With the world championships to be held here in August, Richards blitzed around Berlin’s Olympic Stadium track in 49.57secs to show Britain’s absent Beijing champion Ohuruogu what she will have to beat to claim world gold.
“I came here to run fast. I didn’t even go shopping before the race, so I saved all my energy for this race,” joked the American. “I am really looking forward to coming back in August and leaving Berlin with gold.”
Richards made no secret of the fact that she was disappointed to lose to the Brit in Beijing, but the 24-year-old has been world number one since 2005 and is eager to underline her consistent form by winning the world crown here later this summer.
A share of the million-dollar stake is up for grabs for any athlete in the 10 jackpot events who win all six Golden League meetings this year. Kenyan middle-distance runner Pamelo Jelimo was the outright millionaire winner last season, but one-lap specialist Richards is on track to become only the second woman to capture a piece of the jackpot for a third time.
World high-jump champion Blanka Vlasic is already out of the running after she was beaten by local hero Ariane Friedrich, the European indoor champion, but the Croatian jump queen admitted she was not concerned.
“At this stage of the season, I don’t have too many concerns,” she said. “I am not injured and I am going to improve throughout the season, I am not worried.”
To the crowd’s delight, Friedrich leapt 2.06m to set a new German record and claim victory in a bitter defeat for Vlasic who also lost out to the 25-year-old in Brussels’ Golden League meet last year to be denied her share of the jackpot.
Ethiopia’s Kenenisa Bekele, the Olympic champion and world record-holder at both the 5,000m and 10,000m, held off a strong Kenyan challenge to win the 5,000m here in a world leading time of 13min 00.76secs.

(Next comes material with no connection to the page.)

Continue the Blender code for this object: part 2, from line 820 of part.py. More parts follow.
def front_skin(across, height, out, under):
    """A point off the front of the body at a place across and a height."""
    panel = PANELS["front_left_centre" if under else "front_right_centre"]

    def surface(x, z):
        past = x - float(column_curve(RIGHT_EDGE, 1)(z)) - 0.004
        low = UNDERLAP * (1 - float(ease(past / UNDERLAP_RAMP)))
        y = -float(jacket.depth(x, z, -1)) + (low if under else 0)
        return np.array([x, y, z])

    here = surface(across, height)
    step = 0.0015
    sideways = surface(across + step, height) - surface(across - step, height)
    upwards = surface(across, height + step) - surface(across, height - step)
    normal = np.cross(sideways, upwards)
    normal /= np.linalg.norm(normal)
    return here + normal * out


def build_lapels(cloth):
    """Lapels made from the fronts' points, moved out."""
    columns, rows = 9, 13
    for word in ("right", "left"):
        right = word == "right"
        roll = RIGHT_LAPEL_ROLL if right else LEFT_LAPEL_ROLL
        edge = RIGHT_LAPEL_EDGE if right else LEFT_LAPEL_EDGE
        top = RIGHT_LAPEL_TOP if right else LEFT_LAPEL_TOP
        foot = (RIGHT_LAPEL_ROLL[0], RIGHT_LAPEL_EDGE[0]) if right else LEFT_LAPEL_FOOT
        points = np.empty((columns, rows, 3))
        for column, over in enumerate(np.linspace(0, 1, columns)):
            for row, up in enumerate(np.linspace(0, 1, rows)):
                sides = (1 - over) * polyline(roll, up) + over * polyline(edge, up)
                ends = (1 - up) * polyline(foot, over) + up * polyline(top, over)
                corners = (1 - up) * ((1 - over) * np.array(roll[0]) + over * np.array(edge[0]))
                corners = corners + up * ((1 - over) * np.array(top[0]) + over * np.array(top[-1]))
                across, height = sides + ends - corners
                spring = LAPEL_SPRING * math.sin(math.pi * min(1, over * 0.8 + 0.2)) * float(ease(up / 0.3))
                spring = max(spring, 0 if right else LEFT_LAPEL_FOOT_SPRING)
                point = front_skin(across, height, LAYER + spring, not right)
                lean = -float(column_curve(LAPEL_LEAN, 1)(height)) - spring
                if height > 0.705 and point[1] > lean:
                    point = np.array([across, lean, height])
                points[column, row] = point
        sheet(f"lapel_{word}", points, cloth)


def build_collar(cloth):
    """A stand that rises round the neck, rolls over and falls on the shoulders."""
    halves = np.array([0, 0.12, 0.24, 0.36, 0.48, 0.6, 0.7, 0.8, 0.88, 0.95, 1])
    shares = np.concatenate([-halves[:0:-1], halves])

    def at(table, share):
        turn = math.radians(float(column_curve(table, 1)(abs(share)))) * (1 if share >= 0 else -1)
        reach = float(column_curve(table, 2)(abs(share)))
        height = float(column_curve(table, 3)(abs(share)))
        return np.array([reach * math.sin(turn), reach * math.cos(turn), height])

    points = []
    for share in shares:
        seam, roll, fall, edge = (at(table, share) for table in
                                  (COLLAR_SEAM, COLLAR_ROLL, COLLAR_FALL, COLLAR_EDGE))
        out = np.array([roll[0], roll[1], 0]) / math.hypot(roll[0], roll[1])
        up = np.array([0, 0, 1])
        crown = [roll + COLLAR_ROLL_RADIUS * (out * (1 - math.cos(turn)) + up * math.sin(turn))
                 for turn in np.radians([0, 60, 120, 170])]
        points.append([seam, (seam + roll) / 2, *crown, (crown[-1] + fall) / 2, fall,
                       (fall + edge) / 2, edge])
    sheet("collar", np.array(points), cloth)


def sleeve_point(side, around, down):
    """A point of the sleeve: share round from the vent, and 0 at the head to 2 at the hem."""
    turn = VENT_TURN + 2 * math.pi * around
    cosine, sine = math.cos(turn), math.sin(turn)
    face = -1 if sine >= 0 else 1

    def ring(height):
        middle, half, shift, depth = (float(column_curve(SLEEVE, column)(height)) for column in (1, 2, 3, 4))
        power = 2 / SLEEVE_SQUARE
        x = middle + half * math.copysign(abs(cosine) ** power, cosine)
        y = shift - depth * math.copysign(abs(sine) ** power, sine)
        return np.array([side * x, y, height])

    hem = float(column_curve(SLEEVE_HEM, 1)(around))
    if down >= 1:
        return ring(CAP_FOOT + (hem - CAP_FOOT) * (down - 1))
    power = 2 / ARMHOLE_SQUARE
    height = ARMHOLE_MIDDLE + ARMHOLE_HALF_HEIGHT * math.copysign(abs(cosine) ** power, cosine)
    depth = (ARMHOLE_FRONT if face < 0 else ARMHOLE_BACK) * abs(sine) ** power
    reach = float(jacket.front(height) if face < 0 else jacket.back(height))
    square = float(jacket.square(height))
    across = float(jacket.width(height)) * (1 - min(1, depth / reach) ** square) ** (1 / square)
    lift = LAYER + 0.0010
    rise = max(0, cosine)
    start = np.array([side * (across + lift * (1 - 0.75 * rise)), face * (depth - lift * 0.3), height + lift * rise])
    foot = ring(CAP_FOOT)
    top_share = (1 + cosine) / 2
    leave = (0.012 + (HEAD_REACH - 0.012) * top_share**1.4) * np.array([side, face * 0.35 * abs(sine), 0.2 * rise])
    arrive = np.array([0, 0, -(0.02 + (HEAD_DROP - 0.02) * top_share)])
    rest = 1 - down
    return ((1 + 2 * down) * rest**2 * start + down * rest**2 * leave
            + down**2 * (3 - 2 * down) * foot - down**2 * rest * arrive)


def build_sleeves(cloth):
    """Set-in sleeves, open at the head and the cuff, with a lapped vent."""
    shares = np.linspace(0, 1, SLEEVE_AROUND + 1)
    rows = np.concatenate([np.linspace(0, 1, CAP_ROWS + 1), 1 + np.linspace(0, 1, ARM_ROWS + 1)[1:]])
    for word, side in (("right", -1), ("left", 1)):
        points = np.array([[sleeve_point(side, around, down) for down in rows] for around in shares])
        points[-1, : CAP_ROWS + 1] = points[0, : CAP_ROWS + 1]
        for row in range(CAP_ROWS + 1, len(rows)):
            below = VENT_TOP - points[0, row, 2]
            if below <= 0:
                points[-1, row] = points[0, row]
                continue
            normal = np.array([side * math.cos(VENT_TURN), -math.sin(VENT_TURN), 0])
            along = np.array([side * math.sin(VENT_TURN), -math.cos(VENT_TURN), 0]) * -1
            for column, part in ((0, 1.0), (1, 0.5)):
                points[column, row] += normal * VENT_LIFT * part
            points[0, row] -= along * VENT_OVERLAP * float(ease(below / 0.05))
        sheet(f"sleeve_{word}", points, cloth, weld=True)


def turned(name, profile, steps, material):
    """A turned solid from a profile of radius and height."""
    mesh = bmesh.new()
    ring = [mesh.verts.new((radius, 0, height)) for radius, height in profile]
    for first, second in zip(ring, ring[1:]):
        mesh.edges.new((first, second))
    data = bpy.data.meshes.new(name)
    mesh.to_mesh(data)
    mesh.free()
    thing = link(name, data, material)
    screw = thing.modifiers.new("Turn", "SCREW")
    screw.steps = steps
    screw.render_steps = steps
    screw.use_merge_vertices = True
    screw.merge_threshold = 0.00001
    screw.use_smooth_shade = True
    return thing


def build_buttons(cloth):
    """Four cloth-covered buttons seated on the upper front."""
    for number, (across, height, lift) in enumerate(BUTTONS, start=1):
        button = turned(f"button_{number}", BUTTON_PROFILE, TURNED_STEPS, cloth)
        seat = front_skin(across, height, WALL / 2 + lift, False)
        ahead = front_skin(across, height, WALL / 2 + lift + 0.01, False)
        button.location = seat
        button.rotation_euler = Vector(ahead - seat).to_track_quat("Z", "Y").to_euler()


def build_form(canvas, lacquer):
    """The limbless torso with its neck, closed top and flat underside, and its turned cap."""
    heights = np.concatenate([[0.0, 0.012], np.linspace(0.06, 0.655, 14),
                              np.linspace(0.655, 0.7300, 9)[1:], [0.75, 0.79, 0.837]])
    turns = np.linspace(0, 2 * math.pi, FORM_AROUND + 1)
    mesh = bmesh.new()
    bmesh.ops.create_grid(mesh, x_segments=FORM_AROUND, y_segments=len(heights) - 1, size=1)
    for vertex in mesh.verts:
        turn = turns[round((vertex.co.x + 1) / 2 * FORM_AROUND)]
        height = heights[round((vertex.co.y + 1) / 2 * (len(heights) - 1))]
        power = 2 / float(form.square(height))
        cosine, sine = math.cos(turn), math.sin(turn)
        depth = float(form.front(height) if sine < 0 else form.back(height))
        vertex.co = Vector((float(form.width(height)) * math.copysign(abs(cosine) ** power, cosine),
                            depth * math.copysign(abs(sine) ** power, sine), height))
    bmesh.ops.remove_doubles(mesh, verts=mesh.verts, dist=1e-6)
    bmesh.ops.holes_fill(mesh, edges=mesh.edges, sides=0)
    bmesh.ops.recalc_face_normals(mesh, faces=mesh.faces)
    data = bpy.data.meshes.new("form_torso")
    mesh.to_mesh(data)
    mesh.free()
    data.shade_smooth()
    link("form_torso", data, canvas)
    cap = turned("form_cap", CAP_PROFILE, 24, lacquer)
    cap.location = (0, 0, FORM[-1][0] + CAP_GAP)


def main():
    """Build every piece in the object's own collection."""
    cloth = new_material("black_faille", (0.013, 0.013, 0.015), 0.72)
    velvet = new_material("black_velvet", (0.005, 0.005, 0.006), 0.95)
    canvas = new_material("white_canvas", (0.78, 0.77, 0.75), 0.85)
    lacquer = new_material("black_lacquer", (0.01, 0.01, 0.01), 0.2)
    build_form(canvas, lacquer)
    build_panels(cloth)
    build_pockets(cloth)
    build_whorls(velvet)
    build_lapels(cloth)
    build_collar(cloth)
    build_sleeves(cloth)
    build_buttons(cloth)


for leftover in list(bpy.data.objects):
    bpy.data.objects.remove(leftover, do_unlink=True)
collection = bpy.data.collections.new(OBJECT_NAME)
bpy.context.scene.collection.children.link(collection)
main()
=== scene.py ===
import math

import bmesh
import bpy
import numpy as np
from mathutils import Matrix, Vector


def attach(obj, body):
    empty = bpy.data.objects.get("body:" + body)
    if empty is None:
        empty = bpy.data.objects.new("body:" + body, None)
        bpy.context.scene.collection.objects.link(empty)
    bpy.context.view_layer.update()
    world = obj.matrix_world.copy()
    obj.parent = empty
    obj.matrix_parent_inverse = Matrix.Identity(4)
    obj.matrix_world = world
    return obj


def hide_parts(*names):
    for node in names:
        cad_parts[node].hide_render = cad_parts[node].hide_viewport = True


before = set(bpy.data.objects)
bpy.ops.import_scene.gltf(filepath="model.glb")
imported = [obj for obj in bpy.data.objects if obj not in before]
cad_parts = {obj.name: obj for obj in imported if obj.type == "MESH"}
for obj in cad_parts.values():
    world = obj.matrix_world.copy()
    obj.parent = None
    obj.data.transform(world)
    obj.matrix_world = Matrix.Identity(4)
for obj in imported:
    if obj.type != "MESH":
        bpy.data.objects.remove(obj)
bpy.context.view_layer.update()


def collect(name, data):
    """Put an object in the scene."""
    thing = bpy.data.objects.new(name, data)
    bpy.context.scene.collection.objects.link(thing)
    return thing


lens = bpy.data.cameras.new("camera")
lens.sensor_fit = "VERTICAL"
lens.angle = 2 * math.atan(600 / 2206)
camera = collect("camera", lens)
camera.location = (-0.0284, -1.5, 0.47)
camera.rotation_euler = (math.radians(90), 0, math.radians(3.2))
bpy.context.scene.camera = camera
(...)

Russia’s pole-vault star Yelena Isinbayeva started the season where she left off, as the world’s best with a leap of 4.83m. The double Olympic and world champion again finished well clear of the field and has few rivals with two months to go before the world championships.
While triple Olympic champion Usain Bolt passed over his chance to claim a share of the million-dollar jackpot, instead running 10.00secs in Canada over the weekend, his training partner Daniel Bailey took the men’s 100m here.

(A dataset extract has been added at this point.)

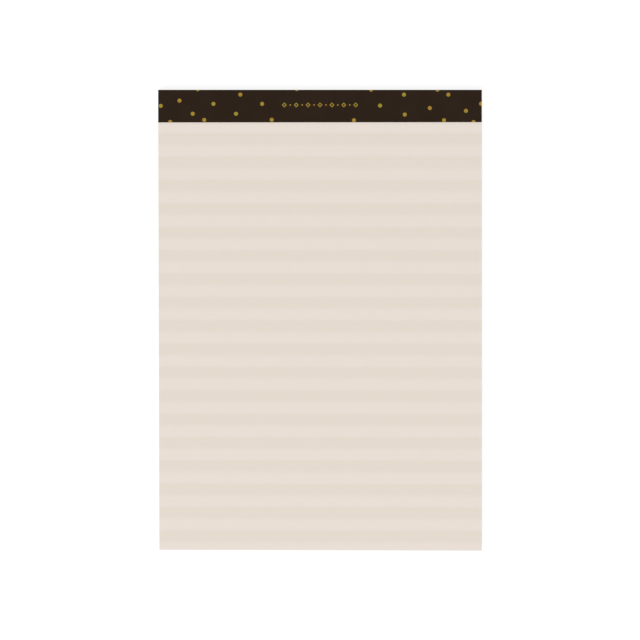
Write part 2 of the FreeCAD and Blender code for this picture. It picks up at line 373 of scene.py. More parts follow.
@dataclass(frozen=True)
class BandPrint(WritingPaper):
    """Offset ink on the same paper, printed as a pale tint that fades out at both sides of each band.

    To the eye it has no gloss or body of its own, because it soaks in, and it is only a little darker than
    the paper.
    """

    name: str = "offset_tinted_writing_paper"
    # What the ink lets through of the paper's colour
    ink: str = "#FAFAF7"
    band_length: float = 7.8 * MM
    # How far the tint takes to fade at each side, with the band's edge half way
    foot_fade: float = 4.2 * MM
    head_fade: float = 2.2 * MM
    # The film carries this attribute: how far each point lies above the band's edge at the foot
    measure: str = "up_the_band"

    def face(self, tree: NodeTree, place: NodeSocket, flecks: Node) -> NodeSocket:
        """Adds the paper's tone with the ink over it.

        Args:
            tree: The material's node tree.
            place: The object coordinates.
            flecks: The pattern of fibre flecks.

        Returns:
            The colour.
        """
        paper = super().face(tree, place, flecks)
        up = add_node(tree, "ShaderNodeAttribute", attribute_name=self.measure).outputs["Fac"]
        shares = []
        for edge, fade, ends in (
            (0.0, self.foot_fade, {"To Min": 0.0, "To Max": 1.0}),
            (self.band_length, self.head_fade, {"To Min": 1.0, "To Max": 0.0}),
        ):
            reach = {"Value": up, "From Min": edge - fade / 2, "From Max": edge + fade / 2} | ends
            shares.append(add_node(tree, "ShaderNodeMapRange", reach, interpolation_type="SMOOTHSTEP"))
        inked = add_node(tree, "ShaderNodeMath", {0: shares[0], 1: shares[1]}, operation="MULTIPLY")
        film = {0: inked, 6: paper, 7: linear(self.ink)}
        return add_node(tree, "ShaderNodeMix", film, data_type="RGBA", blend_type="MULTIPLY").outputs[2]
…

“I came here to win this race, so I can’t be disappointed,” said Bailey after his win. “I came here sick and I am recovering from ‘flu, so my time is alright. The track feels fast and I am sure I can go faster at the world championships.”
The Antiguan ran 10.03secs in a field missing any names who ran the Olympic final, while Bolt will be back at Berlin’s Olympic Stadium in August to attempt to add world golds to his 100m, 200m and 4x100m relay golds from Beijing.
In the women’s 100m, Jamaica’s Kerron Stewart ran 11 seconds dead to claim victory despite a stumbling start.
“That feels so good, I didn’t expect to run that fast and I even stumbled out of the blocks, so I have no complaints,” said the 25-year-old, who won two gold medals in Beijing.
Olympic silver-medallist and world indoor champion Godfrey Mokoena of South Africa won the long jump with a leap of 8.33m, while Germany’s European indoor record-holder Sebastian Bayer finished back in seventh after jumping 7.95m.
Finland’s Tero Pitkamaki, the 2007 world javelin champion, came out on top in his titanic tussle with double Olympic champion Andreas Thorkildsen of Norway, who beat him in Beijing. The Finn threw a season’s best 86.53m while his Norwegian rival threw 85.48m to finish second.
Kenya’s Augustine Choge led a Kenyan clean sweep in the men’s 1500m when he ran the fastest time in the world since 2006 to claim victory in 3min 29.47secs from compatriots Haron Keitany and William Biwott in third.
It was Choge’s third 1500m win in Berlin after successes in 2006 and 2008. Beijing Olympic finalist Damu Cherry opened her Golden League season in style when the United States sprinter won the women’s 100m hurdles in 12.76seconds from Jamaica’s Lacena Golding-Clarke.
In the men’s 110m hurdles, the United States went one-two-three with Dexter Faulk winning in a time of 13.18secs from compatriots Ryan Wilson and David Payne.